The Patrick Rothfuss Reread on Tor.com: Speculative Summary 11: Te Rhintae?
The Patrick Rothfuss Reread on Tor.com: Speculative Summary 11: Te Rhintae?

Welcome to my no-moon-left-unturned re-read of Patrick Rothfuss’s Kingkiller Chronicles. This week’s post covers chapters 22-28 of The Wise Man’s Fear but also contains extensive spoilers for the whole book and the whole of The Name of the Wind—these discussions assume you’ve read all of both books. These posts are full of spoilers please don’t venture beyond the cut unless you want them. 

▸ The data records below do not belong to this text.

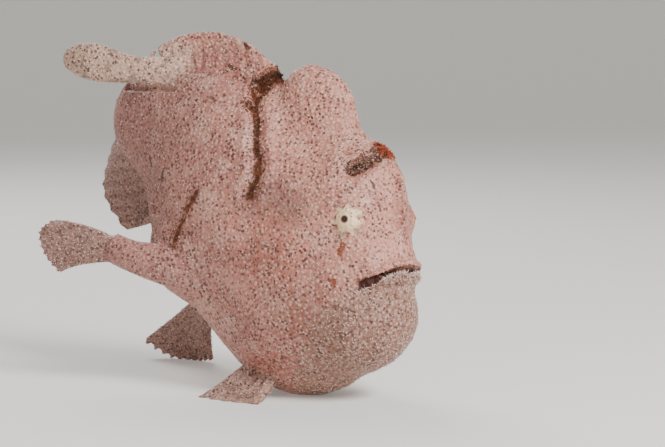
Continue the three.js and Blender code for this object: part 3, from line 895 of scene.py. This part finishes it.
def growth_material(name):
    recipe = Recipe(name)
    share = recipe.range(recipe.noise(0.0012, 3), 0.35, 0.65)
    recipe.finish("Base Color", recipe.mix(share, *GROWTH_COLOURS[name]))
    recipe.finish("Roughness", 0.75)
    recipe.finish("Normal", recipe.bump(recipe.noise(0.0002), 0.00005, 0.5))
    return recipe.material


# Eyes


def make_eye(side, turns=64, rings=40):
    """An eyeball with a shallow pupil, looking outwards."""
    centre, outward = eye_axis(side)
    shape = bmesh.new()
    bmesh.ops.create_uvsphere(shape, u_segments=turns, v_segments=rings, radius=eye_radius(side))
    for vertex in shape.verts:
        away = math.hypot(vertex.co.x, vertex.co.y)
        if vertex.co.z > 0:
            vertex.co.z -= PUPIL_DENT * float(fall_off(np.array(away), 0.0006, 0.0011))
            vertex.co *= 1 + CORNEA_BULGE * float(fall_off(np.array(away), 0.0003, 0.0018))
    turn = outward.to_track_quat("Z", "Y").to_matrix().to_4x4()
    shape.transform(Matrix.Translation(centre) @ turn)
    mesh = bpy.data.meshes.new(f"eyeball_{side}")
    shape.to_mesh(mesh)
    shape.free()
    mesh.shade_smooth()
    eye = add_object(f"eyeball_{side}", mesh)
    eye.data.materials.append(eye_material(side))
    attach(eye, "root")
    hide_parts(f"eye_{side}")


# Growths on the skin


def body_map(point):
    """A place on a flat map of the body: around the long axis and along it."""
    low, high = cad_box
    centre_y = (low[1] + high[1]) / 2
    centre_z = (low[2] + high[2]) / 2
    around = math.atan2(point[2] - centre_z, point[1] - centre_y) / (2 * math.pi) + 0.5
    along = (point[0] - low[0]) / (high[0] - low[0])
    return MAP_MARGIN + MAP_SPAN * around, MAP_MARGIN + MAP_SPAN * along


def skin_roots(skin, weight, count, seed):
    """Places on the skin, picked by chance where the weight is high."""
    points = points_of(skin.data)
    normals = normals_of(skin.data)
    dice = np.random.default_rng(seed)
    chance = np.clip(weight, 0, None)
    chance = chance / chance.sum()
    count = min(count, int(np.count_nonzero(chance)))
    picked = dice.choice(len(points), size=count, replace=False, p=chance)
    return list(zip(points[picked], normals[picked]))


def growths(name, skin, weight, material):
    """Many small tapered fingers standing on the skin, as one mesh."""
    sizes = GROWTHS[name]
    sides, lean = sizes["sides"], sizes["lean"]
    dice = random.Random(sizes["seed"])
    vertices, faces, patches = [], [], []
    for point, normal in skin_roots(skin, weight, sizes["count"], sizes["seed"]):
        point, normal = Vector(point), Vector(normal)
        sideways = Vector((dice.uniform(-1, 1), dice.uniform(-1, 1), dice.uniform(-1, 1)))
        direction = (normal + sideways * lean).normalized()
        curl = sideways.cross(direction) * lean * 0.6
        reach = sizes["length"] * dice.uniform(0.6, 1.3)
        thick = sizes["width"] * dice.uniform(0.7, 1.3)
        first = direction.orthogonal().normalized()
        second = direction.cross(first)
        base = len(vertices)
        for joint in range(FINGER_JOINTS):
            t = joint / FINGER_JOINTS
            middle = point + direction * reach * (t - 0.12) + curl * reach * t * t
            for side in range(sides):
                turn = 2 * math.pi * side / sides
                rim = first * math.cos(turn) + second * math.sin(turn)
                vertices.append(middle + rim * thick * (1 - 0.45 * t))
        vertices.append(point + direction * reach + curl * reach)
        tip = len(vertices) - 1
        faces.extend(finger_faces(base, sides, tip))
        patches.append((body_map(point), base, tip))
    mesh = bpy.data.meshes.new(name)
    mesh.from_pydata(vertices, [], faces)
    add_finger_map(mesh, patches, sides)
    mesh.shade_smooth()
    piece = add_object(name, mesh)
    piece.data.materials.append(material)
    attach(piece, "root")


def finger_faces(base, sides, tip):
    """Foot, walls and point of one finger, whose rings of corners start at base."""
    faces = [[base + side for side in reversed(range(sides))]]
    for joint in range(FINGER_JOINTS - 1):
        for side in range(sides):
            a = base + joint * sides + side
            b = base + joint * sides + (side + 1) % sides
            faces.append([a, b, b + sides, a + sides])
    last = base + (FINGER_JOINTS - 1) * sides
    for side in range(sides):
        faces.append([last + side, last + (side + 1) % sides, tip])
    return faces


def add_finger_map(mesh, patches, sides):
    """A small patch for each finger, at its root's place on the flat map of the body."""
    spread = {}
    for (u, v), base, tip in patches:
        for i in range(base, tip + 1):
            share = (i - base) / (tip - base)
            turn = ((i - base) % sides) / sides
            spread[i] = (u + FINGER_PATCH * (share - 0.5), v + FINGER_PATCH * (turn - 0.5))
    layer = mesh.uv_layers.new(name="OFBake")
    for loop in mesh.loops:
        layer.data[loop.index].uv = spread[loop.vertex_index]


def mark_of(skin, name):
    values = np.empty(len(skin.data.vertices), dtype=np.float32)
    skin.data.attributes[name].data.foreach_get("value", values)
    return values


def add_growths(skin):
    """Turf and tufts of algae, pale fuzz, warts and the fringe of the lower lip."""
    points = points_of(skin.data)
    tree = surface_tree(skin)
    algae_and_shadow = mark_of(skin, "algae_and_shadow")
    olive = mark_of(skin, "olive")
    jaw = mark_of(skin, "jaw")
    mouth = mark_of(skin, "mouth")
    rust = growth_material("rusty_algae")
    moss = growth_material("olive_algae")
    ember = growth_material("ember_algae")
    fuzz = growth_material("pale_fuzz")
    wart = growth_material("pale_warts")
    growths("algae_turf", skin, np.clip(algae_and_shadow, 0, 1) ** 2 * (1 - olive), rust)
    growths("olive_turf", skin, olive * algae_and_shadow, moss)
    pale_dip = near_path(points, tree, DIP, 0.0006, 0.0034)
    pale_pit = near_path(points, tree, PIT, 0.0006, 0.003)
    growths("pale_fuzz", skin, np.maximum(pale_dip, pale_pit) ** 2, fuzz)
    growths("spine_tuft", skin, near_path(points, tree, SPINE_TUFT, 0.0008, 0.0026) ** 2, ember)
    clear = (1 - mark_of(skin, "cream")) * (1 - mouth) * (points[:, 2] > 0.001)
    warty = (0.14 + jaw + 0.2 * mark_of(skin, "fins")) * clear * (1 - np.clip(algae_and_shadow, 0, 1))
    growths("skin_warts", skin, warty, wart)
    upward = normals_of(skin.data)[:, 2] > 0.0
    lips = np.clip(jaw * 4, 0, 1) * (mouth > 0.02) * (mouth < 0.7) * upward
    growths("lip_fringe", skin, lips, wart)


# Room


def add_floor(around=96, curve_steps=12):
    """A pale round floor that curves up into a wall on every side, so that no edge shows."""
    profile = [(FLOOR_RADIUS, 0.0)]
    for step in range(1, curve_steps + 1):
        turn = math.radians(90 * step / curve_steps)
        out = FLOOR_RADIUS + FLOOR_CURVE * math.sin(turn)
        profile.append((out, FLOOR_CURVE * (1 - math.cos(turn))))
    profile.append((FLOOR_RADIUS + FLOOR_CURVE, WALL_HEIGHT))
    vertices = [(0, 0, 0)]
    for radius, height in profile:
        for i in range(around):
            turn = 2 * math.pi * i / around
            vertices.append((radius * math.cos(turn), radius * math.sin(turn), height))
    faces = [(0, 1 + i, 1 + (i + 1) % around) for i in range(around)]
    for ring in range(len(profile) - 1):
        for i in range(around):
            a = 1 + ring * around + i
            b = 1 + ring * around + (i + 1) % around
            faces.append((a, a + around, b + around, b))
    mesh = bpy.data.meshes.new("floor")
    mesh.from_pydata(vertices, [], faces)
    mesh.shade_smooth()
    floor = add_object("floor", mesh)
    recipe = Recipe("pale_floor")
    recipe.finish("Base Color", FLOOR_WHITE)
    recipe.finish("Emission Color", FLOOR_WHITE)
    recipe.finish("Emission Strength", FLOOR_GLOW)
    recipe.finish("Roughness", 0.8)
    floor.data.materials.append(recipe.material)


def add_light(name, place, size, power):
    data = bpy.data.lights.new(name, "AREA")
    data.size = size
    data.energy = power
    light = bpy.data.objects.new(name, data)
    turn = (place - LIGHT_TARGET).to_track_quat("Z", "Y").to_matrix().to_4x4()
    light.matrix_world = Matrix.Translation(place) @ turn
    bpy.context.scene.collection.objects.link(light)


def add_lights():
    right, up, back = camera_axes()
    for name, ((far_back, far_right, far_up), size, power) in LIGHTS.items():
        place = LIGHT_TARGET + back * far_back + right * far_right + up * far_up
        add_light(name, place, size, power)
    world = bpy.data.worlds.new("studio")
    world.use_nodes = True
    background = world.node_tree.nodes["Background"]
    background.inputs["Color"].default_value = WORLD_WHITE
    background.inputs["Strength"].default_value = WORLD_STRENGTH
    bpy.context.scene.world = world


add_camera()
add_lights()
add_floor()
skin = make_skin()
shape_skin(skin)
thin_out(skin, SKIN_TRIANGLES)
paint_skin(skin)
skin.data.shade_smooth()
skin.data.materials.clear()
skin.data.materials.append(skin_material())
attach(skin, "root")
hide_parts(*FLESH, *FINS)
add_growths(skin)
for side in SIDES:
    make_eye(side)
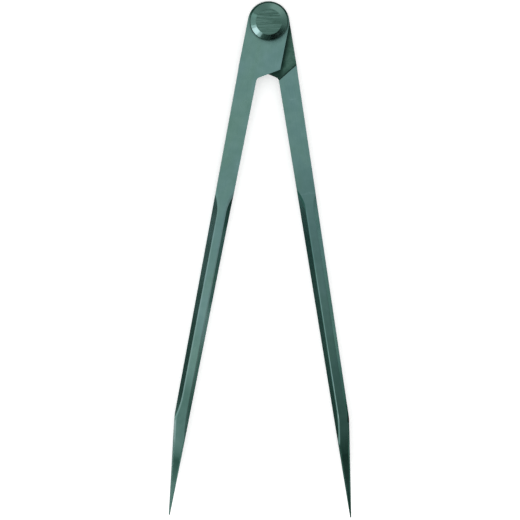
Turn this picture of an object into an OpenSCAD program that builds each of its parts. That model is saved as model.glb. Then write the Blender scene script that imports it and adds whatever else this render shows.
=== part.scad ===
// Firm-joint dividers: two half-lapped steel legs with bevelled shanks and ground points,
// turning on one large-headed rivet. Millimetres. The pivot axis is the Z axis, the points
// lie towards -Y and Z = 0 is the outer face of the rear washer.

/* [Opening] */
// Angle between the inner edges of the two legs
opening = 20.5; // [0:0.5:150]

/* [Legs] */
// Distance from the pivot to the points
leg_length = 300; // [260:5:400]
// Thickness of a leg
leg_t = 6.5; // [5.5:0.25:9]
// Width of a leg just below the head
neck_w = 11.7; // [10.5:0.1:12]
// Width of a leg where its point begins
shank_w = 8.9; // [8:0.1:10]
// Gap between the inner edges of the closed legs
closing_gap = 0.7; // [0.1:0.1:1]

/* [Head] */
// Width of the flat head of a leg, and of its round end
head_w = 24.6; // [24.4:0.2:30]
// Distance from the pivot to the round end of the head
head_reach = 11.8; // [11.4:0.1:14]
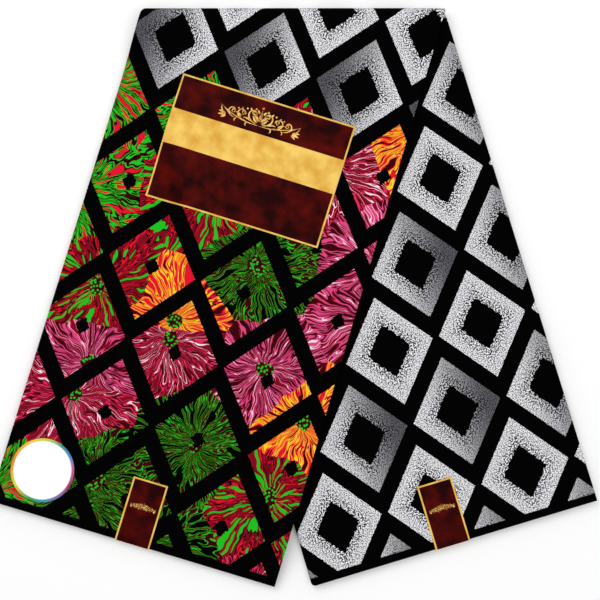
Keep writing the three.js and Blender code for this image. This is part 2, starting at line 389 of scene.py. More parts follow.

Abbreviations: NW = “The Name of the Wind”. WMF = “The Wise Man’s Fear”. D3 = Day Three, the forthcoming final volume. K = Kvothe or Kote when I can’t figure out what to call him and I’m feeling Kafkaesque. MT: Myr Tariniel. “D” = Denna

Useful links: The Sleeping Under the Wagon post, in which there are lots of theories. The re-read index. The map.

 

First, let’s talk about rings, that ever significant component of fantasy novels!

In last week’s comments, A Fox linked the rings of D‘s ring con and her ring Ambrose keeps with the rings as exchanged at the Maer’s Court. (Hereafter MC.) This made me think about rings in the story. In addition to these, there are also Kvothe’s right hand and left hand rings as listed in the rhyme. His rings and the MC rings are plain and made out of different things—bone and wood and silver and gold and flame and air and etc—and the MC rings have names engraved. D‘s ring has a stone. We’ve talked about Kvothe’s rings (where are they?) in connection with the ring of stone that Fela makes in class as signifying power over the things. And the MC rings are signs of social status and give people power over each other in weird dominance game ways—especially when there are the bone and wood ones thrown in, both of which Kvothe gets. I wonder whether the MC rings might be a vestige of magic rings?

But anyway, Ambrose is Vintish nobility and he knows ring games and ring power and control, and he keeps D‘s ring. Is it significant that it’s specifically a ring and just a random trinket? And where did she get it in the first place? It’s the one thing she always has. Does it give her power over something? (What?) Is she any different while she doesn’t have it? In any case, Ambrose keeps it and while he takes it to be fixed, he keeps the slip of paper on him, not in his room. It could be aristocratic carelessness or it could be something more sinister. But it isn’t unconscious of significance of rings, it can’t be. He knows the MC. And what does he know about D? Is she telling the truth about that?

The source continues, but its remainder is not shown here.